The rejection of Kanter is a compound rejection of Scowcroft and James Baker -- the tough, cunning, results-oriented operator who as White House chief of staff saved the Reagan presidency from its ideologues, managed the elder Bush's successful campaign in 1988, and was summoned by the family in 2000 to rescue George W. in Florida. When all else failed (the voters, for example), Baker arranged the outcome that put Bush in the Oval Office. In the 1995 memoir of his years as secretary of treasury and state, Baker observed that in the Gulf War the administration's "one overriding strategic concern was to avoid what we often referred to as the Lebanonization of Iraq, which we believed would create a geopolitical nightmare." In private, Baker is scathing about the current occupant of the White House, people who have spoken with him have recently related to me. Now the one indispensable creator of the Bush family political fortunes is repudiated.
Those Republican elders who warned of endless war are purged. And those who advised Bush that Saddam was building nuclear weapons, that with a light military force the operation would be a "cakewalk," that capturing Baghdad was a "mission accomplished," and that the Iraqi army should be disbanded, are rewarded.

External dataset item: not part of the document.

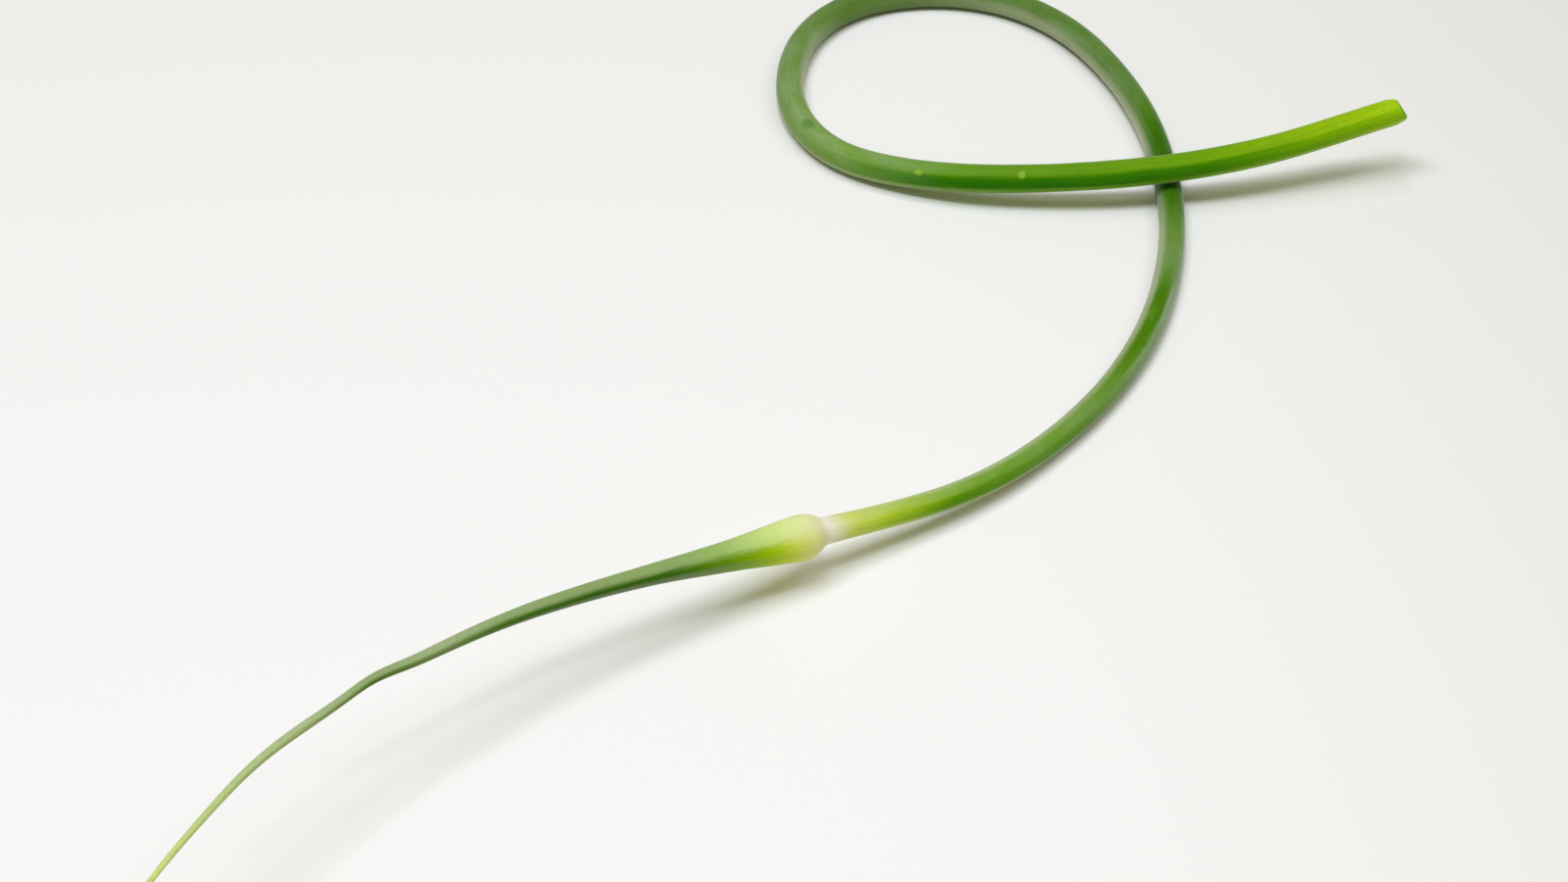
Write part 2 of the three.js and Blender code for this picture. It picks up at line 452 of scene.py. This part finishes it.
# %% The spathe's surface
def spathe_grid():
    """The spathe as grids of distance, radius, turn and rise. It has no marks.

    Its radius is the smooth thickness, a little fuller below, plus raised veins: the
    fourth power of a cosine with VEINS waves, on a turn that twists slowly. The beak
    is less round: three and two waves are added, and a narrow groove is taken away.
    The first rows close the foot as FOOT_INSETS says, and the last ones close the tip.
    """
    turn = np.linspace(0, 2 * math.pi, SPATHE_SIDES, endpoint=False)[None, :]
    rise = np.concatenate([
        [-NECK_OVERLAP] * len(FOOT_INSETS), np.arange(-NECK_OVERLAP, 9, 0.2),
        np.arange(9, 40, 0.35), np.arange(40, SPATHE_LENGTH, 0.55),
        [SPATHE_LENGTH] * (len(TIP_INSETS) - 1),
    ])[:, None]
    inset = np.ones(rise.shape)
    inset[:len(FOOT_INSETS), 0] = FOOT_INSETS
    inset[-len(TIP_INSETS):, 0] = TIP_INSETS

    half = through(SPATHE_HALF, rise)
    bud = smooth_step(rise, 0, 4) * (1 - smooth_step(rise, 12, 45))
    beak = smooth_step(rise, 35, 90)
    below = FULLER_BELOW * bud * facing(turn, 240, 120)
    twist = turn + rise / TWIST_REACH
    vein = (0.5 + 0.5 * np.cos(VEINS * twist)) ** 4
    uneven = 0.7 + 0.3 * ripples(turn, rise, (3, 5, 8), 18, seed=8)
    veins = VEIN_HEIGHT * vein * uneven * smooth_step(rise, 0, 3) * (1 - 0.75 * beak)
    three, two = FOLDS[0] * np.cos(3 * twist + 1), FOLDS[1] * np.cos(2 * twist - 0.6)
    folds = half * beak * (three + two)
    lumps = LUMPS * half * ripples(turn, rise, (2, 3, 5, 7), 6, seed=21)
    lumps = lumps * smooth_step(rise, 1, 6)
    groove = GROOVE * half * facing(turn, 205, 24) * smooth_step(rise, 70, 130)
    out = inset * (half + below + veins + folds + lumps - groove)
    return (SPATHE_STARTS + rise) * MM, out * MM, turn, rise * MM, {}


spathe = bent_skin("scape_spathe", *spathe_grid(), strips=4)

# %% [markdown]
# ## Shader arithmetic
#
# A skin is painted by many small sums on masks. Written as nodes, each takes several
# lines, so one small class wraps a node's output and turns Python's own operators into
# Math nodes. Another holds the tree and makes any other node.


# %% Helper for arithmetic
class Wire:
    """A node's output. Arithmetic on one that carries a number adds Math nodes."""

    def __init__(self, nodes, socket):
        self.nodes = nodes
        self.socket = socket

    def beside(self, output):
        """Another output of the same node."""
        return Wire(self.nodes, self.socket.node.outputs[output])

    def maths(self, operation, first, second):
        return self.nodes.add("Math", {"operation": operation}, {0: first, 1: second})

    def __add__(self, other):
        return self.maths("ADD", self, other)

    def __radd__(self, other):
        return self.maths("ADD", other, self)

    def __sub__(self, other):
        return self.maths("SUBTRACT", self, other)

    def __rsub__(self, other):
        return self.maths("SUBTRACT", other, self)

    def __mul__(self, other):
        return self.maths("MULTIPLY", self, other)

    def __rmul__(self, other):
        return self.maths("MULTIPLY", other, self)

    def __truediv__(self, other):
        return self.maths("DIVIDE", self, other)


# %% Helpers for colours and nodes
def paint(red, green, blue):
    """A colour given as on a paint chart, 0 to 255, in the linear light shaders use."""
    chart = np.array([red, green, blue]) / 255
    light = np.where(chart <= 0.04045, chart / 12.92, ((chart + 0.055) / 1.055) ** 2.4)
    return (*light.tolist(), 1.0)


# Wax hardly shines. It scatters light softly, most of all towards a piece's edges.
WAXY = {"Specular IOR Level": 0.02, "Sheen Weight": 0.5, "Sheen Roughness": 0.3}
BUMP_DEPTH = 0.1 * MM
GRAIN_TINT = paint(196, 212, 160)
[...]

Powell, the outgoing secretary of state fighting his last battle, a rearguard action against his own administration on behalf of his tattered reputation, is leaking stories to the Washington Post about how his advice went unheeded. Secretary of Defense Donald Rumsfeld, whose heart beats with the compassion of a crocodile, clings to his job by staging Florence Nightingale-like tableaux of hand-holding the wounded, while declaiming into the desert wind about "victory." Since the election, 203 U.S. soldiers have been killed and 1,674 wounded.